Those looking with blinders at last week's United States Supreme Court ruling in a Maine case involving funding for schools got plenty of help from the rush-to-judgment media.
> Reuters: "U.S. Supreme Court backs public money for religious schools"
> NBC: "Supreme Court OKs use of public money for religious education"
> Time: "Supreme Court Says Taxpayer Money Can Go to Religious Schools"
And on it went.
Readers who didn't delve much further than the headline (or didn't read deeper when the decision was overshadowed by the overturning of Roe v. Wade a few days later) likely would now believe the high court has put religious schools on the same footing as public schools in every way, shape and form, and in all corners of the country. That, in fact, would cause a lot of ripples.
But it's not so.
The Carson v. Makin case is simply this: In a rural area of Maine, where there are no public high schools, the state has a small voucher program that pays tuition for students to attend a secular private school. However, by state law, the voucher could not be used for a religious private school. Two families filed suit because they felt the law was wrong.
To think about the decision using area schools, let's say Chattanooga was a rural community in Maine with no public high schools and only two private schools - Baylor, which calls itself on its website an independent prep school, and Notre Dame High School, which refers to itself as a private, Roman Catholic college-preparatory day school.
Both schools are private, accredited, college-prep schools, but the state's law would have permitted money for the voucher program for Baylor but not for Notre Dame.
"The State pays tuition for certain students at private schools - so long as the schools are not religious," wrote Supreme Court Chief Justice John Roberts in his opinion for the 6-3 majority. "That is discrimination against religion."

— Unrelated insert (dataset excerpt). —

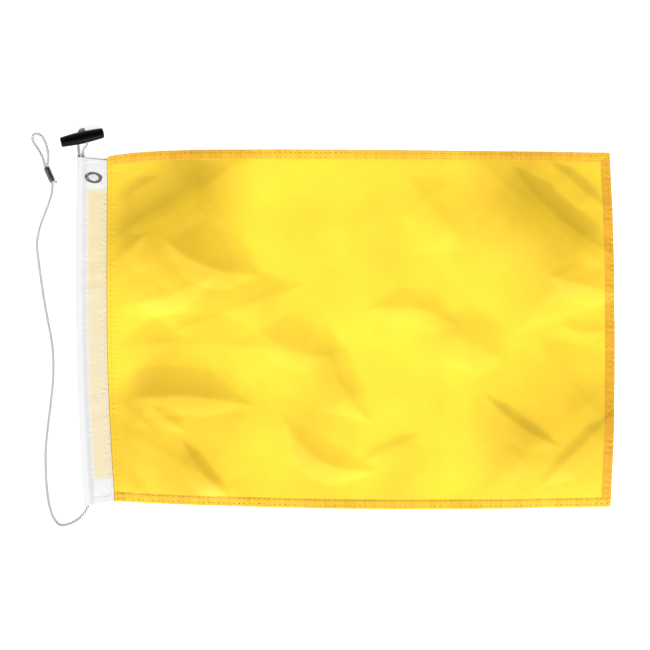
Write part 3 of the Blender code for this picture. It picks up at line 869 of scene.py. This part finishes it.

In his decision, he reiterated something he said in a 2020 decision: "A state need not subsidize private education. But once a state decides to do so, it cannot disqualify some private schools solely because they are religious."
What Maine was doing, Roberts wrote, violated the First Amendment's guarantee of freedom of religion.
Nothing in the high court decision said money for Tennessee public schools, or Kansas public schools, or North Dakota public schools, would begin flowing to religious private schools in those states.
Nothing in the decision said money for Georgia religious education, or Alabama religious education, would be funded by public money.
Instead, as in the aforementioned 2020 ruling and in many cases during his tenure, Roberts preferred that the resolution of the cases be narrowly tailored. The 2020 case involved Montana, its educational tax credit and the upshot that states can't disqualify schools from public aid based on their religious status or affiliation.
If it has an effect on Tennessee at all, it would probably be to ensure that Gov. Bill Lee's limited voucher program for Shelby and Davidson counties that recently was upheld by the Tennessee Supreme Court would allow eligible parents in those counties to send their children to either secular or religious private schools. The 2019 Education Savings Account Act passed the legislature in 2019 but has never gone into effect because it was immediately challenged by lawsuits.
Something similar may yet happen in Maine. The two private religious schools the plaintiff parents wanted their children to attend are said to have policies that discriminate against staff and students on the basis of sexual orientation and gender identity. Meanwhile, the Maine Human Right Act bans discriminating against someone because of their race, gender, sexual orientation, ethnicity or disability. On the other side, though, is the Supreme Court's upholding in recent years of religious liberty in a number of cases.
So, before the first voucher for a religious school is issued in Maine, another lawsuit may ensue.
Further, some believe the court ruling will open the door wider for public money for private schools or religious charter schools.
We hope if the decision does anything that it continues to signal those who run the nation's public schools how desperate people are for school choice, for not viewing public education the same way it's been viewed for a century and for a more level playing field for all types of schools.